**THE TASK:**
Write out the whole listing exactly as it stands.

● ● ●

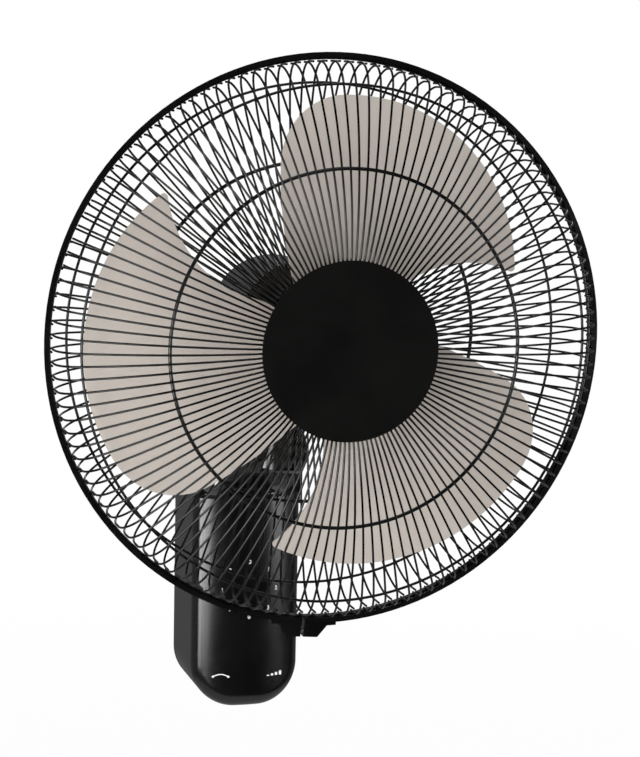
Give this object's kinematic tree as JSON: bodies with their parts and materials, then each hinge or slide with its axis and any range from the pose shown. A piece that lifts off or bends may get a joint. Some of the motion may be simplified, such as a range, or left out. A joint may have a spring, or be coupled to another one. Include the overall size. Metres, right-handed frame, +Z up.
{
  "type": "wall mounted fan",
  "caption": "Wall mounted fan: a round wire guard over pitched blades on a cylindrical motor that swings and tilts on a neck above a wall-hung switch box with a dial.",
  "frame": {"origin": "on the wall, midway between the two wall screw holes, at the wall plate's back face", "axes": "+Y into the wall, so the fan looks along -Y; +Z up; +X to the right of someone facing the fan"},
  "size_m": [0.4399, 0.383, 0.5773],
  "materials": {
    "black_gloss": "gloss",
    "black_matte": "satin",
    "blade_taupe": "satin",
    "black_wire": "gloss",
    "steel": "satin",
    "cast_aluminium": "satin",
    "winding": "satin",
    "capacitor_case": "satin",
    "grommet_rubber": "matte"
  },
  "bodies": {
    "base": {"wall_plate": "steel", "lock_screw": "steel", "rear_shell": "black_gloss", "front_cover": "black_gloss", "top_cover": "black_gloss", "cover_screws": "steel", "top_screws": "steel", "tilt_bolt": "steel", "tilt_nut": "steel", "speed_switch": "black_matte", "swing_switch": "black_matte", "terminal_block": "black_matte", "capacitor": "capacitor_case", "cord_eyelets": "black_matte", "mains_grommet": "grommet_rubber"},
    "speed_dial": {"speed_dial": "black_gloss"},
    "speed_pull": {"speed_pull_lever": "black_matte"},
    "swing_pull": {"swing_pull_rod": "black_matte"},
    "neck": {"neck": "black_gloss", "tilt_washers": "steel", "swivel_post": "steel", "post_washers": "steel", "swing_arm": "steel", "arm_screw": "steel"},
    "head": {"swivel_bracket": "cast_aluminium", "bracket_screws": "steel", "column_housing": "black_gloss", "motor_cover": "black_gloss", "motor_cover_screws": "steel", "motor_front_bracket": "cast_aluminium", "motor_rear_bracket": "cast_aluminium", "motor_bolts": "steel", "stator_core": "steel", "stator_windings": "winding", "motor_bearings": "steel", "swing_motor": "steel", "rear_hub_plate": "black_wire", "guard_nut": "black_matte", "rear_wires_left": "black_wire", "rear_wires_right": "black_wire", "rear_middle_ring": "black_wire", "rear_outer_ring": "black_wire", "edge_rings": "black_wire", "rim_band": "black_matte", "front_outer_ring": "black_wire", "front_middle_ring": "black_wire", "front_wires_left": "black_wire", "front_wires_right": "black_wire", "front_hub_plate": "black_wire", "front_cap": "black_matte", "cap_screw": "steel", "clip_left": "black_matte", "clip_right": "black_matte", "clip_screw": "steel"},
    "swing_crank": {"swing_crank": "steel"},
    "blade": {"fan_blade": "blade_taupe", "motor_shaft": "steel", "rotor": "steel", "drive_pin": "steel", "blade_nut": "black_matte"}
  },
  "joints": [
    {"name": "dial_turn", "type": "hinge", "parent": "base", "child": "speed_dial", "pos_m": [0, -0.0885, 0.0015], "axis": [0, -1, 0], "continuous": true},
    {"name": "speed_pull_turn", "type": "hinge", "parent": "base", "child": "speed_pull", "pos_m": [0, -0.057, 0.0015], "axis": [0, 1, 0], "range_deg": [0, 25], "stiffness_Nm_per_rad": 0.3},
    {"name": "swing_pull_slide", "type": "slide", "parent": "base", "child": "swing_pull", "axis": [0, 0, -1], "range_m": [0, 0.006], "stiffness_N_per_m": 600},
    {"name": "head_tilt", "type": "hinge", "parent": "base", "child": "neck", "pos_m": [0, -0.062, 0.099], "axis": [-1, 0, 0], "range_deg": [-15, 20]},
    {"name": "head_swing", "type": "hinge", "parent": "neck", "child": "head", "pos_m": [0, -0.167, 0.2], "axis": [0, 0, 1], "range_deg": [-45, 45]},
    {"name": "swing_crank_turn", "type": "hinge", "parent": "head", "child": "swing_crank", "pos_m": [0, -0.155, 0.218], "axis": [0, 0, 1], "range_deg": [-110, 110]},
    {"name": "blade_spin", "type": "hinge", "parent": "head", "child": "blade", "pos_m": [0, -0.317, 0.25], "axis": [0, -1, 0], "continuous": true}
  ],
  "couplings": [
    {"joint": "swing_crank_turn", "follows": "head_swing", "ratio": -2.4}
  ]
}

● ● ●

**TASK OUTPUT:**
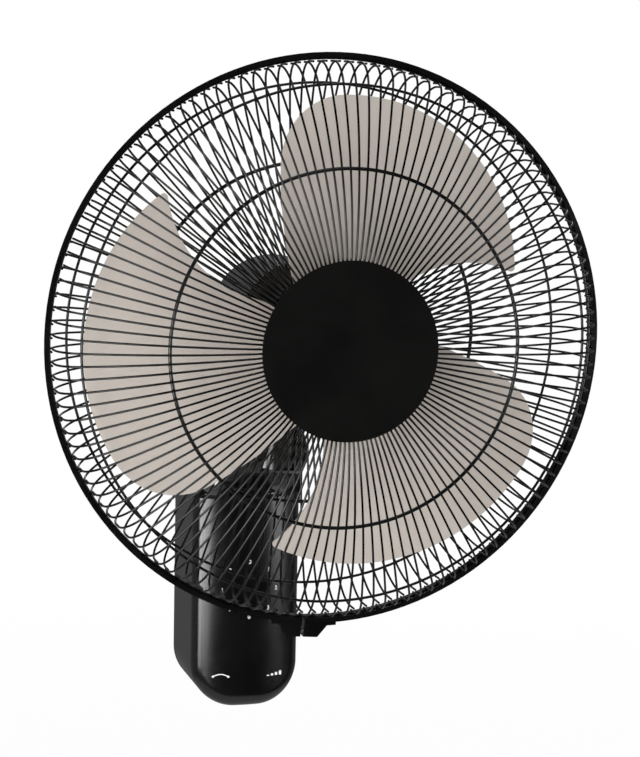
Give this object's kinematic tree as JSON: bodies with their parts and materials, then each hinge or slide with its axis and any range from the pose shown. A piece that lifts off or bends may get a joint. Some of the motion may be simplified, such as a range, or left out. A joint may have a spring, or be coupled to another one. Include the overall size. Metres, right-handed frame, +Z up.
{
  "type": "wall mounted fan",
  "caption": "Wall mounted fan: a round wire guard over pitched blades on a cylindrical motor that swings and tilts on a neck above a wall-hung switch box with a dial.",
  "frame": {"origin": "on the wall, midway between the two wall screw holes, at the wall plate's back face", "axes": "+Y into the wall, so the fan looks along -Y; +Z up; +X to the right of someone facing the fan"},
  "size_m": [0.4399, 0.383, 0.5773],
  "materials": {
    "black_gloss": "gloss",
    "black_matte": "satin",
    "blade_taupe": "satin",
    "black_wire": "gloss",
    "steel": "satin",
    "cast_aluminium": "satin",
    "winding": "satin",
    "capacitor_case": "satin",
    "grommet_rubber": "matte"
  },
  "bodies": {
    "base": {"wall_plate": "steel", "lock_screw": "steel", "rear_shell": "black_gloss", "front_cover": "black_gloss", "top_cover": "black_gloss", "cover_screws": "steel", "top_screws": "steel", "tilt_bolt": "steel", "tilt_nut": "steel", "speed_switch": "black_matte", "swing_switch": "black_matte", "terminal_block": "black_matte", "capacitor": "capacitor_case", "cord_eyelets": "black_matte", "mains_grommet": "grommet_rubber"},
    "speed_dial": {"speed_dial": "black_gloss"},
    "speed_pull": {"speed_pull_lever": "black_matte"},
    "swing_pull": {"swing_pull_rod": "black_matte"},
    "neck": {"neck": "black_gloss", "tilt_washers": "steel", "swivel_post": "steel", "post_washers": "steel", "swing_arm": "steel", "arm_screw": "steel"},
    "head": {"swivel_bracket": "cast_aluminium", "bracket_screws": "steel", "column_housing": "black_gloss", "motor_cover": "black_gloss", "motor_cover_screws": "steel", "motor_front_bracket": "cast_aluminium", "motor_rear_bracket": "cast_aluminium", "motor_bolts": "steel", "stator_core": "steel", "stator_windings": "winding", "motor_bearings": "steel", "swing_motor": "steel", "rear_hub_plate": "black_wire", "guard_nut": "black_matte", "rear_wires_left": "black_wire", "rear_wires_right": "black_wire", "rear_middle_ring": "black_wire", "rear_outer_ring": "black_wire", "edge_rings": "black_wire", "rim_band": "black_matte", "front_outer_ring": "black_wire", "front_middle_ring": "black_wire", "front_wires_left": "black_wire", "front_wires_right": "black_wire", "front_hub_plate": "black_wire", "front_cap": "black_matte", "cap_screw": "steel", "clip_left": "black_matte", "clip_right": "black_matte", "clip_screw": "steel"},
    "swing_crank": {"swing_crank": "steel"},
    "blade": {"fan_blade": "blade_taupe", "motor_shaft": "steel", "rotor": "steel", "drive_pin": "steel", "blade_nut": "black_matte"}
  },
  "joints": [
    {"name": "dial_turn", "type": "hinge", "parent": "base", "child": "speed_dial", "pos_m": [0, -0.0885, 0.0015], "axis": [0, -1, 0], "continuous": true},
    {"name": "speed_pull_turn", "type": "hinge", "parent": "base", "child": "speed_pull", "pos_m": [0, -0.057, 0.0015], "axis": [0, 1, 0], "range_deg": [0, 25], "stiffness_Nm_per_rad": 0.3},
    {"name": "swing_pull_slide", "type": "slide", "parent": "base", "child": "swing_pull", "axis": [0, 0, -1], "range_m": [0, 0.006], "stiffness_N_per_m": 600},
    {"name": "head_tilt", "type": "hinge", "parent": "base", "child": "neck", "pos_m": [0, -0.062, 0.099], "axis": [-1, 0, 0], "range_deg": [-15, 20]},
    {"name": "head_swing", "type": "hinge", "parent": "neck", "child": "head", "pos_m": [0, -0.167, 0.2], "axis": [0, 0, 1], "range_deg": [-45, 45]},
    {"name": "swing_crank_turn", "type": "hinge", "parent": "head", "child": "swing_crank", "pos_m": [0, -0.155, 0.218], "axis": [0, 0, 1], "range_deg": [-110, 110]},
    {"name": "blade_spin", "type": "hinge", "parent": "head", "child": "blade", "pos_m": [0, -0.317, 0.25], "axis": [0, -1, 0], "continuous": true}
  ],
  "couplings": [
    {"joint": "swing_crank_turn", "follows": "head_swing", "ratio": -2.4}
  ]
}